A calculator and a pile of money

The 2024 Federal Budget has been met with both anticipation and scrutiny, particularly regarding its response to the escalating cost of living crisis in Australia. While promoting a budget surplus, and the much-publicised revised stage 3 tax cuts and $300 energy rebate to ease rising cost-of-living pressures, the budget continues to offer inadequate support to those on JobSeeker and other payments.

At $385 per week, JobSeeker remains the lowest unemployment assistance in the OECD, measuring just 29% of the median wage, and significantly below the poverty line of $609 per week.
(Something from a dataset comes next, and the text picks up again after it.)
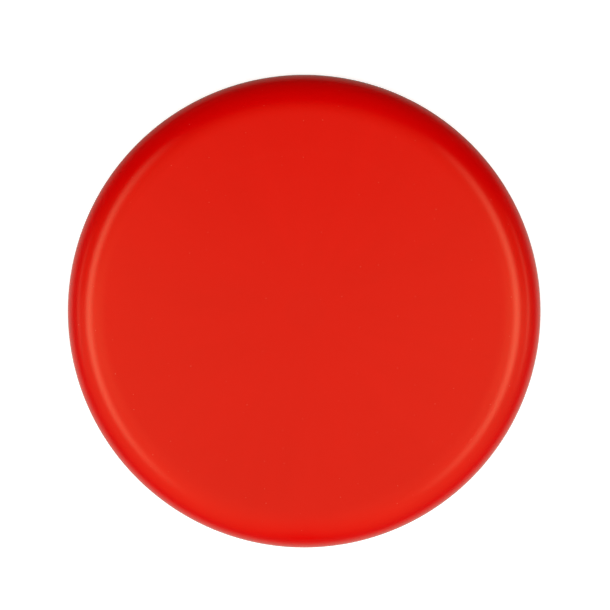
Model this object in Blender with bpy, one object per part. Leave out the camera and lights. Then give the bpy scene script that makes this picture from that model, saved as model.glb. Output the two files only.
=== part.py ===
"""Flying disc: one injection-moulded plastic shell, standing on its rim.

Metres, +Z up. The origin is the centre of the circle that the rim stands on, so +Z is the axis that the disc
spins about. The shell is a flat flight plate, a round shoulder, a wall that tucks in below the widest point,
and a thickened lip.
"""

import math

import bmesh
import bpy
from mathutils import Matrix, Vector

# Driving dimensions of the outside.
OUTER_RADIUS = 0.115
HEIGHT = 0.024
SHOULDER_WIDTH = 0.0209  # how far in from the widest point the flat plate ends
SHOULDER_EASE = 2.35  # at 2 the shoulder is a quarter of an ellipse; above 2 it leaves the plate more gently
WIDEST_HEIGHT = 0.007  # height of the widest point above the rim's resting face
LIP_TUCK = 0.0028  # how far the wall comes in between the widest point and the resting face
RESTING_WIDTH = 0.001  # flat ring that the disc stands on

# Wall thicknesses.
OUTER_PLATE_THICKNESS = 0.0016
INNER_PLATE_THICKNESS = 0.0014
RIM_WALL = 0.0021

# Underside of the flight plate.
STEP_RADIUS = 0.0768  # the plate is thinner inside this radius
STEP_CHAMFER = 0.0005
GATE_PAD_RADIUS = 0.0098
GATE_PAD_THICKNESS = 0.0018
GATE_PAD_CHAMFER = 0.0008
GATE_STUB_RADIUS = 0.0018
GATE_STUB_HEIGHT = 0.0011
GATE_STUB_TAPER = 0.0003

# Lip: a bead that turns in below the finger hollow.
LIP_ROUND = (0.0008, 0.0014)  # width and height of the rounding inside the resting face
BEAD_STRAIGHT = 0.0010  # height of the bead's straight inner face

# Marks that the mould's ejector pins leave on the underside: circle radius, pin radius, number of pins.
EJECTOR_RINGS = ((0.0880, 0.0040, 8), (0.0480, 0.0030, 4))
EJECTOR_DEPTH = 0.00015

# Facets.
TURN_STEPS = 96
SHOULDER_STEPS = 10
WALL_STEPS = 5
BEAD_STEPS = 5
ROUND_STEPS = 3
EJECTOR_STEPS = 16
SHARP_ANGLE = math.radians(30)  # edges sharper than this aren't shaded smooth
SAME_POINT = 1e-6  # points closer than this are one point

RED = (0.70, 0.004, 0.003, 1.0)
ROUGHNESS = 0.2


def clear_scene():
    """Removes the startup objects."""
    for old in list(bpy.data.objects):
        bpy.data.objects.remove(old)


def ellipse(centre, radii, start, end, steps):
    """Points (r, z) along part of an ellipse, both ends included, by angle in degrees from +r towards +z."""
    angles = [math.radians(start + (end - start) * i / steps) for i in range(steps + 1)]
    return [(centre[0] + radii[0] * math.cos(a), centre[1] + radii[1] * math.sin(a)) for a in angles]


def shoulder(radii):
    """Points (r, z) from the flat plate's edge out and down to the widest point, outside or inside."""
    plate_edge = OUTER_RADIUS - SHOULDER_WIDTH
    points = []
    for i in range(SHOULDER_STEPS + 1):
        angle = math.pi / 2 * i / SHOULDER_STEPS
        out = math.sin(angle) ** (2 / SHOULDER_EASE)
        points.append((plate_edge + radii[0] * out, WIDEST_HEIGHT + radii[1] * math.cos(angle)))
    return points


def half_wave(start, end, steps):
    """Points (r, z) from start to end that leave and arrive straight along z."""
    points = []
    for i in range(steps + 1):
        share = i / steps
        across = (1 - math.cos(math.pi * share)) / 2
        points.append((start[0] + (end[0] - start[0]) * across, start[1] + (end[1] - start[1]) * share))
    return points


def without_repeats(points):
    """The points with each one that repeats its neighbour left out."""
    kept = [points[0]]
    for point in points[1:]:
        if math.dist(point, kept[-1]) > SAME_POINT:
            kept.append(point)
    return kept


def outside_profile():
    """The outside, from the top of the spin axis out and down to the resting face."""
    shoulder_radii = (SHOULDER_WIDTH, HEIGHT - WIDEST_HEIGHT)
    tuck_radii = (LIP_TUCK, WIDEST_HEIGHT)
    tuck_centre = (OUTER_RADIUS - LIP_TUCK, WIDEST_HEIGHT)
    return [
        (0.0, HEIGHT),
        (STEP_RADIUS, HEIGHT),
        *shoulder(shoulder_radii),
        *ellipse(tuck_centre, tuck_radii, 0, -90, WALL_STEPS),
    ]


def inside_profile():
    """The inside, from the resting face up and in to the spin axis."""
    resting_edge = OUTER_RADIUS - LIP_TUCK - RESTING_WIDTH
    bead_radius = resting_edge - LIP_ROUND[0]
    bead_top = LIP_ROUND[1] + BEAD_STRAIGHT
    hollow_radius = OUTER_RADIUS - RIM_WALL
    outer_underside = HEIGHT - OUTER_PLATE_THICKNESS
    inner_underside = HEIGHT - INNER_PLATE_THICKNESS
    pad_underside = HEIGHT - GATE_PAD_THICKNESS
    stub_end = pad_underside - GATE_STUB_HEIGHT
    hollow_radii = (SHOULDER_WIDTH - RIM_WALL, outer_underside - WIDEST_HEIGHT)
    return [
        *ellipse((resting_edge, LIP_ROUND[1]), LIP_ROUND, -90, -180, ROUND_STEPS),
        *half_wave((bead_radius, bead_top), (hollow_radius, WIDEST_HEIGHT), BEAD_STEPS),
        *reversed(shoulder(hollow_radii)),
        (STEP_RADIUS + STEP_CHAMFER, outer_underside),
        (STEP_RADIUS, inner_underside),
        (GATE_PAD_RADIUS, inner_underside),
        (GATE_PAD_RADIUS - GATE_PAD_CHAMFER, pad_underside),
        (GATE_STUB_RADIUS, pad_underside),
        (GATE_STUB_RADIUS - GATE_STUB_TAPER, stub_end),
        (0.0, stub_end),
    ]


def turned_mesh(name, profile, steps):
    """A closed mesh turned about Z from a profile that starts and ends on the axis."""
    shape = bmesh.new()
    outline = [shape.verts.new((r, 0.0, z)) for r, z in profile]
    edges = [shape.edges.new(pair) for pair in zip(outline, outline[1:])]
    bmesh.ops.spin(
        shape,
        geom=outline + edges,
        cent=(0, 0, 0),
        axis=(0, 0, 1),
        angle=2 * math.pi,
        steps=steps,
        use_merge=True,
    )
    bmesh.ops.remove_doubles(shape, verts=shape.verts, dist=SAME_POINT)
    bmesh.ops.recalc_face_normals(shape, faces=shape.faces)
    mesh = bpy.data.meshes.new(name)
    shape.to_mesh(mesh)
    shape.free()
    return mesh


def ejector_cutter():
    """Short cylinders that stand just below the plate and reach EJECTOR_DEPTH into its underside."""
    clearance = 0.002
    shape = bmesh.new()
    for ring_radius, pin_radius, count in EJECTOR_RINGS:
        thickness = OUTER_PLATE_THICKNESS if ring_radius > STEP_RADIUS else INNER_PLATE_THICKNESS
        top = HEIGHT - thickness + EJECTOR_DEPTH
        depth = EJECTOR_DEPTH + clearance
        for i in range(count):
            angle = 2 * math.pi * (i + 0.5) / count
            middle = Vector((ring_radius * math.cos(angle), ring_radius * math.sin(angle), top - depth / 2))
            bmesh.ops.create_cone(
                shape,
                cap_ends=True,
                segments=EJECTOR_STEPS,
                radius1=pin_radius,
                radius2=pin_radius,
                depth=depth,
                matrix=Matrix.Translation(middle),
            )
    mesh = bpy.data.meshes.new("ejector_cutter")
    shape.to_mesh(mesh)
    shape.free()
    return add_object("ejector_cutter", mesh)


def add_object(name, mesh):
    """Links a new object for the mesh."""
    made = bpy.data.objects.new(name, mesh)
    bpy.context.scene.collection.objects.link(made)
    return made


def plastic():
    """Glossy red polypropylene."""
    material = bpy.data.materials.new("red_polypropylene")
    material.use_nodes = True
    shader = material.node_tree.nodes["Principled BSDF"]
    shader.inputs["Base Color"].default_value = RED
    shader.inputs["Roughness"].default_value = ROUGHNESS
    shader.inputs["Metallic"].default_value = 0.0
    return material


def build_disc():
    """The whole moulding, with the ejector marks cut into its underside."""
    profile = without_repeats(outside_profile() + inside_profile())
    disc = add_object("disc", turned_mesh("disc", profile, TURN_STEPS))
    disc.data.materials.append(plastic())
    cutter = ejector_cutter()
    cutter.hide_render = True
    cutter.display_type = "WIRE"
    marks = disc.modifiers.new("ejector_marks", "BOOLEAN")
    marks.operation = "DIFFERENCE"
    marks.solver = "EXACT"
    marks.object = cutter
    disc.data.shade_smooth()
    disc.data.set_sharp_from_angle(angle=SHARP_ANGLE)


clear_scene()
build_disc()
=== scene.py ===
"""Looks for a one-piece red plastic flying disc, with a pale floor and soft light.

Metres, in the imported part's frame: +Z is the axis that the disc spins about, and its rim stands on z = 0. The
disc is one shell, polished outside and satin inside, turned in finer steps than the part.
"""

import math

import bmesh
import bpy
from mathutils import Matrix, Vector


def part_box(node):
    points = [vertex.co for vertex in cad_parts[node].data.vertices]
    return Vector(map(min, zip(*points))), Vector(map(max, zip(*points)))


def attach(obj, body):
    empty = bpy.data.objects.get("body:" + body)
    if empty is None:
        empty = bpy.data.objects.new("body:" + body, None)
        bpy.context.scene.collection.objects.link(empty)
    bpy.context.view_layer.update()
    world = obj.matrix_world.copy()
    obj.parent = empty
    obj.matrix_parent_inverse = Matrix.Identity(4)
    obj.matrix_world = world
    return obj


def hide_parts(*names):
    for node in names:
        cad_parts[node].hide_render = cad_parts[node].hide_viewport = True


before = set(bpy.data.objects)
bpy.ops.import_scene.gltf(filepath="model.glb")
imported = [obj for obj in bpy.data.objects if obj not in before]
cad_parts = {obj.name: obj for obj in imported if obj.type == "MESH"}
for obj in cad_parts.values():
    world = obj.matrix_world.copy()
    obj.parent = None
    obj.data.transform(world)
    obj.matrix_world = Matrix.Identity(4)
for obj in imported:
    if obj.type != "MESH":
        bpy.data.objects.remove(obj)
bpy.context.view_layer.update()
far_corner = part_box("disc")[1]

# The shell's outside. Radius and height come from the part.
OUTER_RADIUS = far_corner.x
HEIGHT = far_corner.z
SHOULDER_WIDTH = 0.0209  # how far in from the widest point the flat plate ends
SHOULDER_EASE = 2.35  # at 2 the shoulder is a quarter of an ellipse; above 2 it leaves the plate more gently
WIDEST_HEIGHT = 0.007  # height of the widest point above the rim's resting face
LIP_TUCK = 0.0028  # how far the wall comes in between the widest point and the resting face
RESTING_WIDTH = 0.001  # flat ring that the disc stands on
PLATE_EDGE = OUTER_RADIUS - SHOULDER_WIDTH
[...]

The 2024 budget makes no increase to this base payment.

The Australian Council of Social Services (ACOSS) has underscored the crucial role of JobSeeker payments in alleviating financial strain for millions of Australians facing unemployment or underemployment. Current data paints a sobering picture, with over 3 million individuals living below the poverty line, struggling to keep pace with rising living expenses. The inadequacy of JobSeeker payments exacerbates this plight, as households find themselves grappling with the challenge of meeting basic needs in the face of stagnant wages and escalating costs.

Analysis of the budget performed by ACOSS reveals deeper inequalities in the budget, with those on the highest income receiving the most significant benefits, primarily through tax cuts. Conversely, the majority of people receiving JobSeeker payments will only benefit from the energy rebate, annualised at $6 per week. A minority of those who also receive Rent Assistance will benefit up to a further $9.40 per week.

ACOSS has previously called for JobSeeker to be raised to $504 per week.